BEGIN Exercise materials
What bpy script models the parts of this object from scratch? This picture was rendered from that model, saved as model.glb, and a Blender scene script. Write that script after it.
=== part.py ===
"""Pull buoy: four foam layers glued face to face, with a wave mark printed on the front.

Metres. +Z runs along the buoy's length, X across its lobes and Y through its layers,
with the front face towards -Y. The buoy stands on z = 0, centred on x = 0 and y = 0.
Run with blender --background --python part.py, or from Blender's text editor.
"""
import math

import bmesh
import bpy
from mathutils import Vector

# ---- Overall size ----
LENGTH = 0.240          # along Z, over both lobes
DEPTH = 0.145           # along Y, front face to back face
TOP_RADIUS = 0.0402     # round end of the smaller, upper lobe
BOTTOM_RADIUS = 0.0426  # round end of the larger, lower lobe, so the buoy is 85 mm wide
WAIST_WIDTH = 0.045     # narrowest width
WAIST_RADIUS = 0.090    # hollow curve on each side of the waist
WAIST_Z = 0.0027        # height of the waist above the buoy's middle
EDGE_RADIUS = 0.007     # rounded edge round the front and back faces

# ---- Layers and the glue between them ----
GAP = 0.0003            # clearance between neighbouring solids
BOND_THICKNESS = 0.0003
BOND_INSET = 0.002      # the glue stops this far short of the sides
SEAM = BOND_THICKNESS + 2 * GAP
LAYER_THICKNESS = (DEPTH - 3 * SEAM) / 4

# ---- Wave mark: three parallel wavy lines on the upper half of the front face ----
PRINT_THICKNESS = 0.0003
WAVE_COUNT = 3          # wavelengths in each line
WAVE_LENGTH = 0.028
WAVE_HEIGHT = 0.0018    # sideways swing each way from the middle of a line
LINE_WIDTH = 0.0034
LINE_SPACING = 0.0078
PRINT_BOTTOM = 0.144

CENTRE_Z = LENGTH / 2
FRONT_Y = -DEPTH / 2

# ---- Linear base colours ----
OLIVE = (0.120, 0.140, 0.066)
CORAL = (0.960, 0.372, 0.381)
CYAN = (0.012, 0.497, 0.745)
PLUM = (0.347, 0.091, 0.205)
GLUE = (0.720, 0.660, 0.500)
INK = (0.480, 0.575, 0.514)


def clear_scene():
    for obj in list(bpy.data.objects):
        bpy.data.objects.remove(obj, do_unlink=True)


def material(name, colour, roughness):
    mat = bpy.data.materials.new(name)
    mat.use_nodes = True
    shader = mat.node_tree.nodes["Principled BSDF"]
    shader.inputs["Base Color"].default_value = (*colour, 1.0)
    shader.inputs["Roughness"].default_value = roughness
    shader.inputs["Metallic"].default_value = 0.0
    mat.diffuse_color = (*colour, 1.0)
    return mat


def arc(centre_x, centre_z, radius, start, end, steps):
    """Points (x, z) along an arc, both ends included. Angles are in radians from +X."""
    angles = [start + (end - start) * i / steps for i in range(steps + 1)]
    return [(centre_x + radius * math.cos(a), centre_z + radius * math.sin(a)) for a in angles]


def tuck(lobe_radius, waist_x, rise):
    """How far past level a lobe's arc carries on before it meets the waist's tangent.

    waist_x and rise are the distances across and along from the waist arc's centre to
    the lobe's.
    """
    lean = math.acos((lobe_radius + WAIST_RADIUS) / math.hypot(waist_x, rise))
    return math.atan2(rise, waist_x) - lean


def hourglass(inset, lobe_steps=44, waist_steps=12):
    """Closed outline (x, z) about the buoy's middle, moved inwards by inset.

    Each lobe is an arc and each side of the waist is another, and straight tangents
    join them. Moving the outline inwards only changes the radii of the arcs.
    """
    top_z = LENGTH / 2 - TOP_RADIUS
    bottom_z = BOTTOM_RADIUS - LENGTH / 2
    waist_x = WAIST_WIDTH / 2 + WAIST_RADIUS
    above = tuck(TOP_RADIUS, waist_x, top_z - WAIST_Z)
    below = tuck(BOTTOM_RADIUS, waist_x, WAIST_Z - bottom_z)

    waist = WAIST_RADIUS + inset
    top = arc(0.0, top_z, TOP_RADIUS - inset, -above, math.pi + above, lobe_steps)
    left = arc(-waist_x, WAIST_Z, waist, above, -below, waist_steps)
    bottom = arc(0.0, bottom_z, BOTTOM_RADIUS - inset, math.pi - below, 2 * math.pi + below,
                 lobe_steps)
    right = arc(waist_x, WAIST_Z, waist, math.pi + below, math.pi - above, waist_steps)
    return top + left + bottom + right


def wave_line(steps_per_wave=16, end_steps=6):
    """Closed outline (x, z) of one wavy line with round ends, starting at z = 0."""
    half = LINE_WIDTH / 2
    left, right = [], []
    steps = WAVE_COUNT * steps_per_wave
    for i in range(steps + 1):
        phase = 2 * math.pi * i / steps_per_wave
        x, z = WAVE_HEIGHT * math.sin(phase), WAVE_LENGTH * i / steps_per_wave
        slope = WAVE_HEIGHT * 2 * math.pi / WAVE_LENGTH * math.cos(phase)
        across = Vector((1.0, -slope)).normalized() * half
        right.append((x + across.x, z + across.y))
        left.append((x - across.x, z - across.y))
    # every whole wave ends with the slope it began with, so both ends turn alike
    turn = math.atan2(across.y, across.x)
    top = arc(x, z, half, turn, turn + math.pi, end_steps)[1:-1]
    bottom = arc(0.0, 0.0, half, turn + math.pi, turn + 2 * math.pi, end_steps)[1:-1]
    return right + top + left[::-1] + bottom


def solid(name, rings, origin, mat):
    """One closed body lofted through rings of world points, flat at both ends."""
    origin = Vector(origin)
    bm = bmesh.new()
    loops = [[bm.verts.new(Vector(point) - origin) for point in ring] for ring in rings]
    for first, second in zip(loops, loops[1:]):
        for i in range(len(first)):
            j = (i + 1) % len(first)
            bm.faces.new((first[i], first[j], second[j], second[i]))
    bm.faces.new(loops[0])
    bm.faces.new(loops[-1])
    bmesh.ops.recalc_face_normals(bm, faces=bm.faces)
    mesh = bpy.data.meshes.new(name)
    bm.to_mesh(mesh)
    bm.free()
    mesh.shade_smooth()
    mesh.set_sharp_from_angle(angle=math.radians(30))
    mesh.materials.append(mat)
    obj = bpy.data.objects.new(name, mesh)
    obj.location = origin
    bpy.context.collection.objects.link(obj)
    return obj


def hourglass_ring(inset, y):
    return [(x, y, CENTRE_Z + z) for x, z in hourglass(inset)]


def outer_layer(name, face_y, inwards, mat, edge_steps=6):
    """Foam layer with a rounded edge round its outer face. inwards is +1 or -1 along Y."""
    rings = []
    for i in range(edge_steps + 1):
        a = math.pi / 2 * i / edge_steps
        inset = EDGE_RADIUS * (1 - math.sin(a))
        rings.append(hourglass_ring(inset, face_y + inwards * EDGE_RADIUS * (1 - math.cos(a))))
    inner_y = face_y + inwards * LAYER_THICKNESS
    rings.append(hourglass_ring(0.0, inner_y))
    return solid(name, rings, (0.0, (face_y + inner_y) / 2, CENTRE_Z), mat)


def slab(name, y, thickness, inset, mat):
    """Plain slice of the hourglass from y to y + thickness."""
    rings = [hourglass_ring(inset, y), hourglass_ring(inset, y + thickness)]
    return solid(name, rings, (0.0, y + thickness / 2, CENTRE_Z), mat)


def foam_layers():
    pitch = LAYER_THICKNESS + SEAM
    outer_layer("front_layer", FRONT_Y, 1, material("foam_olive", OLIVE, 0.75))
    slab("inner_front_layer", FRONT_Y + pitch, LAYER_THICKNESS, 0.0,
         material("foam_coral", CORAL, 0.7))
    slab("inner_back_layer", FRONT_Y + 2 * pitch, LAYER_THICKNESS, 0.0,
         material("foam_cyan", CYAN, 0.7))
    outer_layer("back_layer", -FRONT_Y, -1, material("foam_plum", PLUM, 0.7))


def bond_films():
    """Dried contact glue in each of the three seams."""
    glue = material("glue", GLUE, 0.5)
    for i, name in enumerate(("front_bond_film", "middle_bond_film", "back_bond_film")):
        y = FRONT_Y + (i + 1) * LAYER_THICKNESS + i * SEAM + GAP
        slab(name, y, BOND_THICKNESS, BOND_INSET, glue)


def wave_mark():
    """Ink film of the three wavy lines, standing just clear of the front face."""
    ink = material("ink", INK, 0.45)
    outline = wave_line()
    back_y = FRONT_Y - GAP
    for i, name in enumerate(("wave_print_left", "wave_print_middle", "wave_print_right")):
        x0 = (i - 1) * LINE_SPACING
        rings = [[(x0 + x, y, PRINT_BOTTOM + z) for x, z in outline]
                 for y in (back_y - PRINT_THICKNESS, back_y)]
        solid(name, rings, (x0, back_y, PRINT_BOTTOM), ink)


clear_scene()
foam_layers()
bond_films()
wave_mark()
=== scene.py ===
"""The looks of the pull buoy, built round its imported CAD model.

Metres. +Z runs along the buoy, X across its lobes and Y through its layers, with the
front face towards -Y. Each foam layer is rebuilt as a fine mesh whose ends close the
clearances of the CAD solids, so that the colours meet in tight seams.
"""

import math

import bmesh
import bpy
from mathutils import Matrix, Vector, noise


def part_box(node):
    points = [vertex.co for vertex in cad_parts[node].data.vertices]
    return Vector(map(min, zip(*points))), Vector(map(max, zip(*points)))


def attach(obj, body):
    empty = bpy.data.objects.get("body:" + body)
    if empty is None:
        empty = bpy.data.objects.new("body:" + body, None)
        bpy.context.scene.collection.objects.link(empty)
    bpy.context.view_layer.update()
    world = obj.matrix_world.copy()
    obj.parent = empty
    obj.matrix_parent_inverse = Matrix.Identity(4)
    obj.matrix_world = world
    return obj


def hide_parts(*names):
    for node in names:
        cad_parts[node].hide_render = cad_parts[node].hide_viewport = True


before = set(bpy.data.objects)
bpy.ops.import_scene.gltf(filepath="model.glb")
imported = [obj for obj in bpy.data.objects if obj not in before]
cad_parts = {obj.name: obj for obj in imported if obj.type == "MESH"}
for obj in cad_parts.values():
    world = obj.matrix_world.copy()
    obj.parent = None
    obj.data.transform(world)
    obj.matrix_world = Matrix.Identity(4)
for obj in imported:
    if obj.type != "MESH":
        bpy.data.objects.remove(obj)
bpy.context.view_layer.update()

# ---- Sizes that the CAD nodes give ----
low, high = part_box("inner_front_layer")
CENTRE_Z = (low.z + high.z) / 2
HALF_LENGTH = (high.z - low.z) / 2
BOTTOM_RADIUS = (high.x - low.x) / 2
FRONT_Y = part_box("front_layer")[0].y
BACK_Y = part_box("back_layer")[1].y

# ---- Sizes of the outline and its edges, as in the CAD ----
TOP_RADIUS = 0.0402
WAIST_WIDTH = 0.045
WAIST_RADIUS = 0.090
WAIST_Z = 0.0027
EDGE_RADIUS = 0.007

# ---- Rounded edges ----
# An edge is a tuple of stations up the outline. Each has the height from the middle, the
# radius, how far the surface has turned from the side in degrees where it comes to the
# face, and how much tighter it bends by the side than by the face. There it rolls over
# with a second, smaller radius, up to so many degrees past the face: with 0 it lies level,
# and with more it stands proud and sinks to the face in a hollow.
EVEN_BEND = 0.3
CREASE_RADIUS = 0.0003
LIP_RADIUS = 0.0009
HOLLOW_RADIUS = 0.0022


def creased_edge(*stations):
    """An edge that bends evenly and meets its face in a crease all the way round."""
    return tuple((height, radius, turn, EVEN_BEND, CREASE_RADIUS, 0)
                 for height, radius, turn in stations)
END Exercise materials
BEGIN Exercise materials
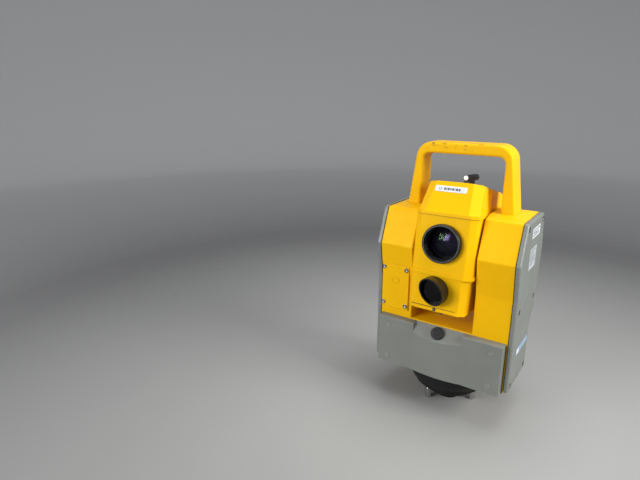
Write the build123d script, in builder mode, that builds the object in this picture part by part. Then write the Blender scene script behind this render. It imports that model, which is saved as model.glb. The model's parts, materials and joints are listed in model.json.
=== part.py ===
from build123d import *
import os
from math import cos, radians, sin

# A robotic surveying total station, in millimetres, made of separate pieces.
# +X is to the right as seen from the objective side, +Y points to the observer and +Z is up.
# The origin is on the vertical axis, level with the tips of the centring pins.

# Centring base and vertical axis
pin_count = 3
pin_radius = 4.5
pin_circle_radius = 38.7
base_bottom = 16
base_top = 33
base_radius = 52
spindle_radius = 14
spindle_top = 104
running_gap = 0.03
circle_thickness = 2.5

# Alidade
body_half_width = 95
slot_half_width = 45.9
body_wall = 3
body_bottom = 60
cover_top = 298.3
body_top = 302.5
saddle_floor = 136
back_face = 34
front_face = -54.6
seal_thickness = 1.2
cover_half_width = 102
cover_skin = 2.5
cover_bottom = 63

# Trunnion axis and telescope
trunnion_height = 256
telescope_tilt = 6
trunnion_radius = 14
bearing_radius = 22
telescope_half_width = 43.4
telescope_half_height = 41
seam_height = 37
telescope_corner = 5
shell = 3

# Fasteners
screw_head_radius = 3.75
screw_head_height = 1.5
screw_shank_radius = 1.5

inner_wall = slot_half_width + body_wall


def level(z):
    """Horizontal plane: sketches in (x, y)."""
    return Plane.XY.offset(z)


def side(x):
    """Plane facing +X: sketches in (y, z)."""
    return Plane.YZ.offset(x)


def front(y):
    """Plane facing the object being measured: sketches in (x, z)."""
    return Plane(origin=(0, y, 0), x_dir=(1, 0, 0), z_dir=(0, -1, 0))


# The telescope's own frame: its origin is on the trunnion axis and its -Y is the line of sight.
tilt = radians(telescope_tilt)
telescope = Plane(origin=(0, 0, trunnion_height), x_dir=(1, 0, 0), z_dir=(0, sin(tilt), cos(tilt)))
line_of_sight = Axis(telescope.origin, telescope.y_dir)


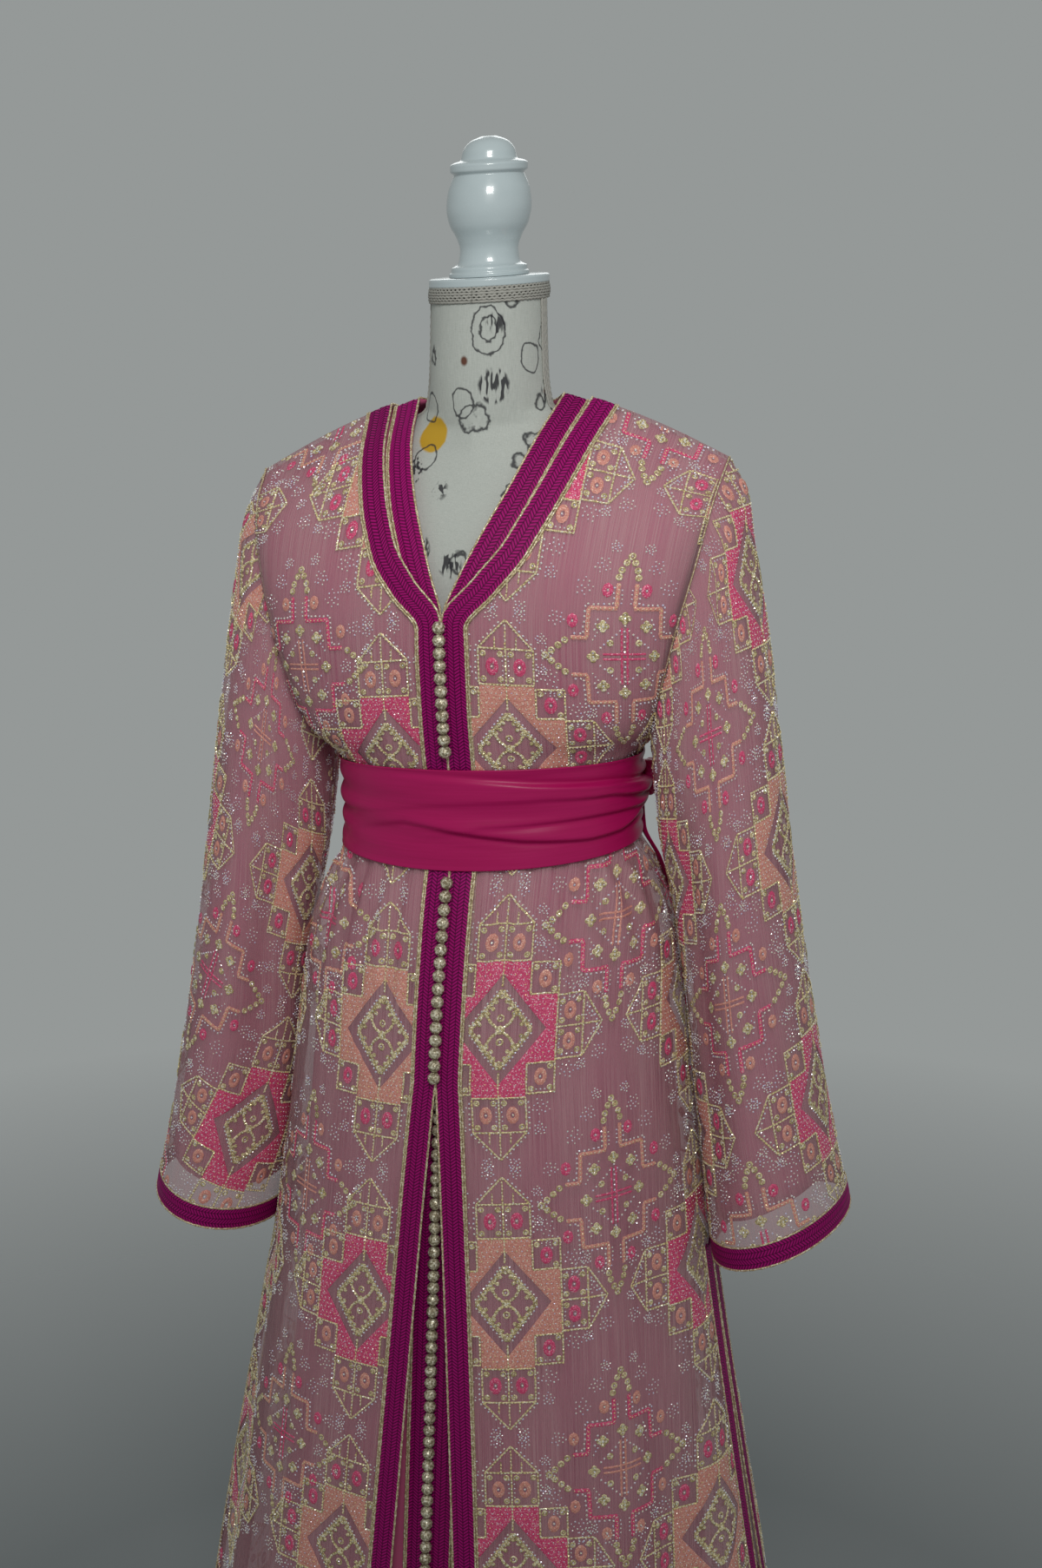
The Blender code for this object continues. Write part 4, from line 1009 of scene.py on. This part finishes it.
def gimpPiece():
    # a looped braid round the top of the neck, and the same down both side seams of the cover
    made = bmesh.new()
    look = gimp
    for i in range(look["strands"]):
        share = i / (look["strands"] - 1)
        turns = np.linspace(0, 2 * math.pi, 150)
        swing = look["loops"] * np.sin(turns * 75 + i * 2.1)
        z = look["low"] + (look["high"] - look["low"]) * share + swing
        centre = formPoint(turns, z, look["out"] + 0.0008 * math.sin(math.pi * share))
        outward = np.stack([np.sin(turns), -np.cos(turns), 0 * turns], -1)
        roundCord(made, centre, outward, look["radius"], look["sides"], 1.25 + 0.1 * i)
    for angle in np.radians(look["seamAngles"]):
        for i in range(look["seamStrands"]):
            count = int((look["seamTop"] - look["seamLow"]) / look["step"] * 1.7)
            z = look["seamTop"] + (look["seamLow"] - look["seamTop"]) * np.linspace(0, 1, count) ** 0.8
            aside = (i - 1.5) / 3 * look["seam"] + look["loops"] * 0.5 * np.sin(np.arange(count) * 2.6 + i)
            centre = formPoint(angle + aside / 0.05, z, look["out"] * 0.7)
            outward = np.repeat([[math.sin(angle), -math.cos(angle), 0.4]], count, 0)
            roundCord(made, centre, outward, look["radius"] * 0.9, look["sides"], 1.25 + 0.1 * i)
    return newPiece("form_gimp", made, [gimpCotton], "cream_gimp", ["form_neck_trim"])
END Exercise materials
BEGIN Exercise materials
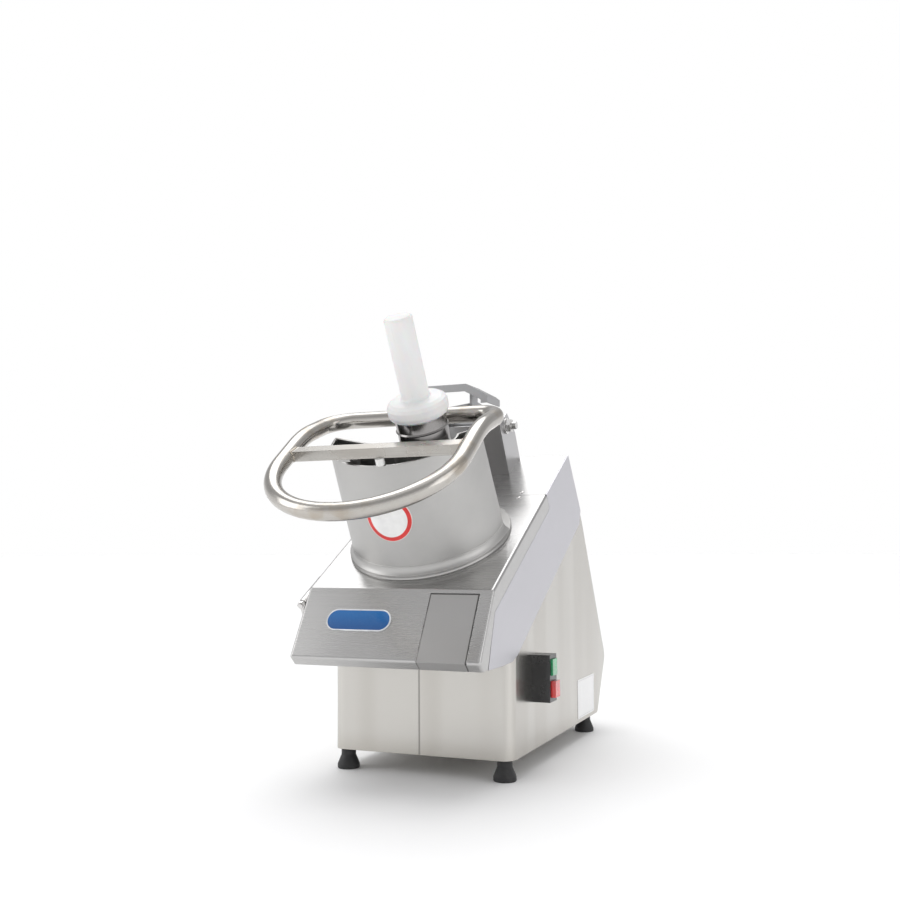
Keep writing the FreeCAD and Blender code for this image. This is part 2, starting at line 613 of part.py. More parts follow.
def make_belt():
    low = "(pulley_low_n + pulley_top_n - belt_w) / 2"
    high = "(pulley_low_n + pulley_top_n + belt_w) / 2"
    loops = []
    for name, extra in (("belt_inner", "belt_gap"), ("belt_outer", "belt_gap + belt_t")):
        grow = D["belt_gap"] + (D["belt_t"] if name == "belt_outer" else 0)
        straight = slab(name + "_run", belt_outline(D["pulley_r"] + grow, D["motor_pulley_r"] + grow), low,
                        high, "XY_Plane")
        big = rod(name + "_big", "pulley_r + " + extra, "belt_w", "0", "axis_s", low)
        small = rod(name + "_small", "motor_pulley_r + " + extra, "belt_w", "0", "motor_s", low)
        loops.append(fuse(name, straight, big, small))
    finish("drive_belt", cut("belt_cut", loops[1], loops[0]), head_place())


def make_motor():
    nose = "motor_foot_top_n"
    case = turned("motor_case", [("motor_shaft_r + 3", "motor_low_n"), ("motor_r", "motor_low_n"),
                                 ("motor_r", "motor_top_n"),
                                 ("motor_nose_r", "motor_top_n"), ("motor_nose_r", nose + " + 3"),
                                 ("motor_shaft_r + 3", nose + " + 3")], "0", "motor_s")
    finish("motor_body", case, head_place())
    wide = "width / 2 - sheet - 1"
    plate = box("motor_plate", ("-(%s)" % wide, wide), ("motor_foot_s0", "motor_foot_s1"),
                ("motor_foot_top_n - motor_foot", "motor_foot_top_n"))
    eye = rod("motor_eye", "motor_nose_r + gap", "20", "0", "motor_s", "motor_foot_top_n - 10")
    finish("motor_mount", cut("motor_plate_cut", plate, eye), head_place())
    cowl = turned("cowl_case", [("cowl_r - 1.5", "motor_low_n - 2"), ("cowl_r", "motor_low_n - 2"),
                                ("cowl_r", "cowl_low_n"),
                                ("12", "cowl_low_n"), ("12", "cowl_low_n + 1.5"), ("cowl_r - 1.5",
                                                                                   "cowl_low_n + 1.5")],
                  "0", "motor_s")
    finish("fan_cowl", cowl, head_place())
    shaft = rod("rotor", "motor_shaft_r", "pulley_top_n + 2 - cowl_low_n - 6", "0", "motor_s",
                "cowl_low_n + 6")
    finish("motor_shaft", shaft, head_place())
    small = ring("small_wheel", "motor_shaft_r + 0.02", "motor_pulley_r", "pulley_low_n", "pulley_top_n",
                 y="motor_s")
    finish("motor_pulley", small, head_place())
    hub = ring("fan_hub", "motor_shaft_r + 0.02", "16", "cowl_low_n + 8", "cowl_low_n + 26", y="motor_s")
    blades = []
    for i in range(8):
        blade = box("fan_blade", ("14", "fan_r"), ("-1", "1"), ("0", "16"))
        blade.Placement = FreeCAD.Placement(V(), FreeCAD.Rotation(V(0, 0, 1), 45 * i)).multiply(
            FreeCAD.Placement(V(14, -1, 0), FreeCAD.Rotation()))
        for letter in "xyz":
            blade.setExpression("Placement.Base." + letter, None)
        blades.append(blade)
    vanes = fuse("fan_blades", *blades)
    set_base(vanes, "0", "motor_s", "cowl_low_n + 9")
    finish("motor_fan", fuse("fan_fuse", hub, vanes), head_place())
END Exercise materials
> Exercise brief: Retype only this portion of the data above: the line containing "solid(name, rings, (x0, back_y, PRINT_BOTTOM), ink)", the line containing "points = [vertex.co", and all lines between them, exactly.

> Complete response:
        solid(name, rings, (x0, back_y, PRINT_BOTTOM), ink)


clear_scene()
foam_layers()
bond_films()
wave_mark()
=== scene.py ===
"""The looks of the pull buoy, built round its imported CAD model.

Metres. +Z runs along the buoy, X across its lobes and Y through its layers, with the
front face towards -Y. Each foam layer is rebuilt as a fine mesh whose ends close the
clearances of the CAD solids, so that the colours meet in tight seams.
"""

import math

import bmesh
import bpy
from mathutils import Matrix, Vector, noise


def part_box(node):
    points = [vertex.co for vertex in cad_parts[node].data.vertices]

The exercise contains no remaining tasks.